There was still one more left. They sat in the waiting room, not much else to do. Finally, the doors to the spa room opened and Gideon marched out at a quick pace.
"Uh th-thank ya' kindly f'r th' treatment but I r-really gotta' get back t-t' work!" he stuttered hurridly.
"Oh come now, Mr. Grey, you know your massage isn't over yet," the last sister added with a coy tone.
"I-I-I r-really gotta' get back t' work, uh bye!" he replied and rushed out.
"Blyad'!" she swore as loud as she could without shouting.
"Hi Cherry," Nick laughed.
"Nick!" she half-shouted.
Like her sister, Cherry glomped Nick but this was more of a hug from good friends who hadn't seen each other in a long time.
"Oh my god, it's been so long! How are you Nick!?" she shrieked happily.
"I'm doing great, thanks to my cottontail girlfriend," he replied and indicated Judy.
"Oh! You have a girlfriend? Where are my manners? I'm Cherry Foxglove and you are?" she replied turning her attention to Judy.
"J-Judy Hopps. Sorry about Gideon, I guess he's trying to get over me," she replied.
"Oh, a love scandal! How delicious! Tell me all about it!" the vixen giggled.
"Well, you already know about Angel's feelings for me but I'm wrapped up in this amazing cottontail. Turns out I'm not the only guy out there, Gideon's had it bad for her for a while and he's my cousin. And that brings us to you," Nick explained.
"Sounds frustrating," Cherry replied with a nod, "Unfortunately I'm a complete dunce when it comes to stuff like this but maybe Nilla can help sort it all out? So you two are a thing, huh? How's the sex?"

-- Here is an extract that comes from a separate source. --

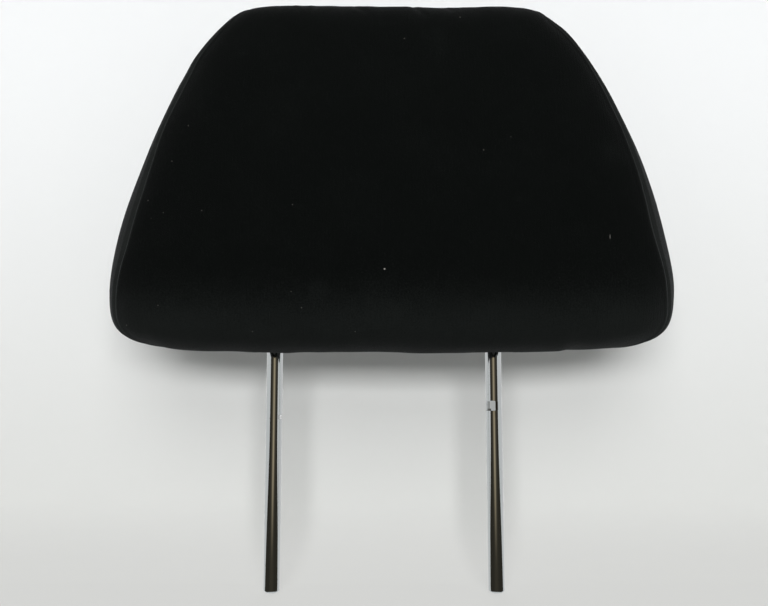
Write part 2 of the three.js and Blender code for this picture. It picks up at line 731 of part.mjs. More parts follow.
function carrierFrontSolid() {
  const inside = carrierInside;
  const shelfTop = -CLIP_SLIT / 2 - CLIP_SHEET - RUNNING_GAP;
  const shelves = bothSides((side) => boxSolid(
    [side * CLIP_X - CLIP_WIDTH / 2, side * CLIP_X + CLIP_WIDTH / 2],
    [inside.front - CARRIER_WALL / 2, -SHELF_REACH],
    [shelfTop - SHELF_DEPTH, shelfTop]));
  const shelfHoles = bothSides((side) => barSolid(
    screwHole,
    [side * CLIP_X, -CLIP_SCREW_FORWARD, shelfTop - SHELF_DEPTH - CUT_OVERRUN],
    [side * CLIP_X, -CLIP_SCREW_FORWARD, shelfTop + CUT_OVERRUN]));
  const stopFace = (COLLAR_DIAMETER / 2) * Math.sin(lean) - (LUG_WIDTH / 2) * Math.cos(lean) - RUNNING_GAP;
  const stopRib = boxSolid(
    [-STOP_RIB_WIDTH / 2, STOP_RIB_WIDTH / 2],
    [stopFace - STOP_RIB_DEPTH, stopFace],
    [inside.top - STOP_RIB_HEIGHT, inside.top + CARRIER_WALL / 2]);
  const screwHoles = bossPlaces
    .map(([x, z]) => barSolid(screwHole, [x, screwSeat - CARRIER_SCREW_LENGTH - CUT_OVERRUN, z], [x, CUT_OVERRUN, z]))
    .reduce((all, hole) => all.add(hole));
  const passage = inPad(atPosts(passageSolid(rodRadius + LEG_CLEARANCE, LEG_CLEARANCE)));
  return carrierShell(-CARRIER_FRONT, inside.front, -RUNNING_GAP / 2)
    .add(shelves)
    .add(stopRib)
    .subtract(shelfHoles)
    .subtract(screwHoles)
    .subtract(passage);
}

function carrierRearSolid() {
  const inside = carrierInside;
  const stopFace = LUG_REACH * Math.sin(fullLean) + (LUG_WIDTH / 2) * Math.cos(fullLean) + RUNNING_GAP;
  const stopRib = boxSolid(
    [-STOP_RIB_WIDTH / 2, STOP_RIB_WIDTH / 2],
    [stopFace, inside.rear + CARRIER_WALL / 2],
    [COLLAR_DIAMETER / 2, inside.top + CARRIER_WALL / 2]);
  const screwHoles = bossPlaces
    .map(([x, z]) => barSolid(screwHole, [x, -CUT_OVERRUN, z], [x, CARRIER_REAR + CUT_OVERRUN, z])
      .add(barSolid(SCREW_HEAD_DIAMETER / 2 + RUNNING_GAP, [x, screwSeat, z], [x, CARRIER_REAR + CUT_OVERRUN, z])))
    .reduce((all, hole) => all.add(hole));
  return carrierShell(CARRIER_REAR, inside.rear, RUNNING_GAP / 2).add(stopRib).subtract(screwHoles);
}

// A split bush around the cross bar, with a flange on each side of its saddle
function bushGeometry() {
  const half = SADDLE_WIDTH / 2 + RUNNING_GAP;
  const outer = sleeveBore + BUSH_WALL;
  const profile = [
    [sleeveBore, -half - BUSH_FLANGE], [outer + BUSH_FLANGE_RIM, -half - BUSH_FLANGE],
    [outer + BUSH_FLANGE_RIM, -half], [outer, -half], [outer, half],
    [outer + BUSH_FLANGE_RIM, half], [outer + BUSH_FLANGE_RIM, half + BUSH_FLANGE],
    [sleeveBore, half + BUSH_FLANGE], [sleeveBore, -half - BUSH_FLANGE],
  ].map(([radius, along]) => new THREE.Vector2(radius, along));
  const sleeve = new THREE.LatheGeometry(profile, ROUND_SIDES);
  sleeve.rotateZ(-Math.PI / 2);
  const slit = boxSolid([-SADDLE_WIDTH, SADDLE_WIDTH], [-BUSH_SLIT / 2, BUSH_SLIT / 2], [-SADDLE_WIDTH, 0]);
  return geometryOf(solidOf(sleeve).subtract(slit));
}

// A spring clip that grips the cross bar, with two tabs that its screw draws together
function clipGeometry() {
  const half = CLIP_WIDTH / 2;
  const outer = sleeveBore + CLIP_SHEET;
  const ring = barSolid(outer, [-half, 0, 0], [half, 0, 0]);
  const tabEdge = CLIP_SLIT / 2 + CLIP_SHEET;
  const tabs = boxSolid([-half, half], [-CLIP_TAB_REACH, 0], [-tabEdge, tabEdge]);
  const bore = barSolid(sleeveBore, [-CLIP_WIDTH, 0, 0], [CLIP_WIDTH, 0, 0]);
  const slit = boxSolid(
    [-CLIP_WIDTH, CLIP_WIDTH],
    [-CLIP_TAB_REACH - CUT_OVERRUN, 0],
    [-CLIP_SLIT / 2, CLIP_SLIT / 2]);
  const hole = barSolid(screwHole, [0, -CLIP_SCREW_FORWARD, -CLIP_WIDTH], [0, -CLIP_SCREW_FORWARD, CLIP_WIDTH]);
  return geometryOf(ring.add(tabs).subtract(bore).subtract(slit).subtract(hole));
}

// A pan head screw with its head's underside at the origin and its shank towards -Y
function screwGeometry(length) {
  const shank = SCREW_DIAMETER / 2;
  const head = SCREW_HEAD_DIAMETER / 2;
  const profile = [
    [0, -length], [SCREW_POINT_RADIUS, -length], [shank, SCREW_POINT_LENGTH - length], [shank, 0],
    [head, 0], [head, SCREW_HEAD_WALL], [SCREW_CROWN_RADIUS, SCREW_HEAD_HEIGHT], [0, SCREW_HEAD_HEIGHT],
  ].map(([radius, along]) => new THREE.Vector2(radius, along));
  const cross = [[CROSS_REACH, CROSS_HALF_WIDTH], [CROSS_HALF_WIDTH, CROSS_REACH]]
    .map(([x, z]) => boxSolid([-x, x], [CROSS_FLOOR, SCREW_HEAD_HEIGHT + CUT_OVERRUN], [-z, z]))
    .reduce((all, bar) => all.add(bar));
  return geometryOf(solidOf(new THREE.LatheGeometry(profile, ROUND_SIDES / 2)).subtract(cross));
}

// Foam core: the pad's inside, with a pocket for the carrier, the posts' passages and a hook groove
function foamSolid() {
  const gap = RUNNING_GAP;
  const pocket = boxSolid(
    [-CARRIER_HALF_WIDTH - gap, CARRIER_HALF_WIDTH + gap],
    [-CARRIER_FRONT - gap, CARRIER_REAR + gap],
    [-CARRIER_BELOW_BAR - gap, CARRIER_ABOVE_BAR + gap]);
  const passages = atPosts(passageSolid(bezelSkirtWidth + gap, LEG_CLEARANCE));
  const rims = atPosts(bezelCut());
  return padSolid(COVER_THICKNESS + COVER_GAP)
    .subtract(pocket)
    .subtract(inPad(passages.add(rims).add(hookGrooveSolid())));
}

// Materials
const chrome = { color: 0xd4d6d8, roughness: 0.08, metalness: 1 };
const spring = { color: 0x9a9ca0, roughness: 0.35, metalness: 1 };
const velour = { color: 0x111113, roughness: 0.95, metalness: 0 };
const foam = { color: 0xd8cfae, roughness: 1, metalness: 0 };
const blackPlastic = { color: 0x1a1a1c, roughness: 0.55, metalness: 0 };
const palePlastic = { color: 0xd9d8d0, roughness: 0.5, metalness: 0 };

function piece(name, geometry, finish, parent, place = [0, 0, 0]) {
  const mesh = new THREE.Mesh(geometry, new THREE.MeshStandardMaterial(finish));
  mesh.name = name;
  mesh.position.set(...place);
  parent.add(mesh);
  return mesh;
}

// The rod, with the collar that is pinned on it
function addPostFrame(parent) {
  piece('post_frame', postFrameGeometry(), chrome, parent);
  piece('stop_collar', stopCollarGeometry(), spring, parent, [0, 0, BAR_HEIGHT]);
  const pinEnd = COLLAR_DIAMETER / 2 - RUNNING_GAP / 2;
  const pin = barGeometry(PIN_DIAMETER / 2, [0, -pinEnd, 0], [0, pinEnd, 0]);
  piece('collar_pin', pin, spring, parent, [0, 0, BAR_HEIGHT]);
}

function addCarrier(parent) {
  piece('carrier_front', geometryOf(carrierFrontSolid()), blackPlastic, parent);
  piece('carrier_rear', geometryOf(carrierRearSolid()), blackPlastic, parent);
  bossPlaces.forEach(([x, z], index) => {
    const place = [x, screwSeat + RUNNING_GAP, z];
    piece(`carrier_screw_${index + 1}`, screwGeometry(CARRIER_SCREW_LENGTH), spring, parent, place);
  });
}

function addBearings(parent) {
  [['left', -1], ['right', 1]].forEach(([name, side]) => {
    piece(`pivot_bush_${name}`, bushGeometry(), palePlastic, parent, [side * BUSH_X, 0, 0]);
    piece(`friction_clip_${name}`, clipGeometry(), spring, parent, [side * CLIP_X, 0, 0]);
    const tabTop = CLIP_SLIT / 2 + CLIP_SHEET + RUNNING_GAP;
    const screw = piece(`clip_screw_${name}`, screwGeometry(CLIP_SCREW_LENGTH), spring, parent,
      [side * CLIP_X, -CLIP_SCREW_FORWARD, tabTop]);
    screw.rotation.x = Math.PI / 2;
  });
}

function addCover(parent) {
  const cuts = inPad(atPosts(bezelCut()));
  piece('foam_core', geometryOf(foamSolid()), foam, parent);
  piece('cover_main_panel', geometryOf(mainPanelSolid().subtract(cuts)), velour, parent);
  piece('cover_side_left', gussetGeometry(true), velour, parent);
  piece('cover_side_right', gussetGeometry(false), velour, parent);
}

function addUnderside(parent) {
  const underside = new THREE.Group();
  underside.applyMatrix4(undersidePlace);
  parent.add(underside);
  piece('post_bezel_left', bezelGeometry(), blackPlastic, underside, [-postX, 0, 0]);
  piece('post_bezel_right', bezelGeometry(), blackPlastic, underside, [postX, 0, 0]);
  const half = HOOK_LENGTH / 2;
  piece('closure_hook_front', alongX(frontHookProfile(), -half, half), blackPlastic, underside);
  piece('closure_hook_rear', alongX(rearHookProfile(), -half, half), blackPlastic, underside);
}

const group = new THREE.Group();
addPostFrame(group);
const pad = new THREE.Group();
pad.position.set(0, 0, BAR_HEIGHT);
pad.rotation.x = lean;
group.add(pad);
addCarrier(pad);
addBearings(pad);
addCover(pad);
addUnderside(pad);

export default group;
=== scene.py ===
"""Dressed model of a car headrest: a velour covered pad that tilts on a bent chromed rod."""

import logging
import math
from collections.abc import Callable, Sequence
from dataclasses import dataclass, field
from enum import Enum
from functools import cached_property, reduce

import bmesh
import bpy
import numpy as np
from mathutils import Matrix, Vector
from mathutils.kdtree import KDTree


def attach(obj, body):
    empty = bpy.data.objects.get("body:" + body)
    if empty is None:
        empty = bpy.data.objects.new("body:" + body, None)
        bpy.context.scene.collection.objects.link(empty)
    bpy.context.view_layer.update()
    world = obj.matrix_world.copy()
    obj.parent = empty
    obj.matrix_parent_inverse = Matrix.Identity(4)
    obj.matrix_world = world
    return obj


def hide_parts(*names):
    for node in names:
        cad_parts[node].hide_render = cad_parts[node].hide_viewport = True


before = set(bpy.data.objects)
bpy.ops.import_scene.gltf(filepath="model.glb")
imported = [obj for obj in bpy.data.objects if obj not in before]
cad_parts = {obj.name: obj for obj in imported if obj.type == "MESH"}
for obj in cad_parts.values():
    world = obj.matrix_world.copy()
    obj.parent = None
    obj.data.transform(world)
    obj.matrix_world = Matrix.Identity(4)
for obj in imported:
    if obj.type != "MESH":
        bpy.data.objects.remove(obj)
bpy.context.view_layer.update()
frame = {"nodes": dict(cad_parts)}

MM = 0.001
HAIR = 1e-6
Colour = tuple[float, float, float]
LOG = logging.getLogger("headrest")


class Body(Enum):
    """The two bodies that pieces ride on."""

    ROD = "frame"
    PAD = "pad"


class Slot(Enum):
    """The record's material slots, one named for each new piece."""

    CHROMED_STEEL = "chromed_steel"
    VELOUR = "black_velour"
    FOAM = "moulded_foam"
    BLACK_PLASTIC = "black_plastic"


class Face(Enum):
    """A face of the pad, valued by the way it looks along Y."""

    FRONT = -1
    BACK = 1


class Side(Enum):
    """A side of the headrest, valued by its sign along X."""

    LEFT = -1
    RIGHT = 1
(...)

"Th-that's none of your business!" Judy exclaimed.
Both Nick and Cherry laughed.
"Anyway me and Carrots just came by to visit for a bit. We're actually headed back to her parents' house," Nick explained.
"Oh alright, well take this with you!" she insisted.
She forced a lamenated card into his hand before returning to work. On the way back Judy got to take a look at it as well. It read, "Foxglove's Spa, good for unlimited free visits for two." Judy's face went red at the thought of it.
"Y'know we could request the private spa for that," he suggested.
"Shut up, Nick!" she retorted and stared out the window.
"Still embarrassed about Cherry's forwardness about that?" he asked.
"Maybe," she muttered.
"Be glad Nilla wasn't around when she asked," he replied.
"Why?" Judy asked.
"Things could've gotten a lot worse but I won't go into details," he answered.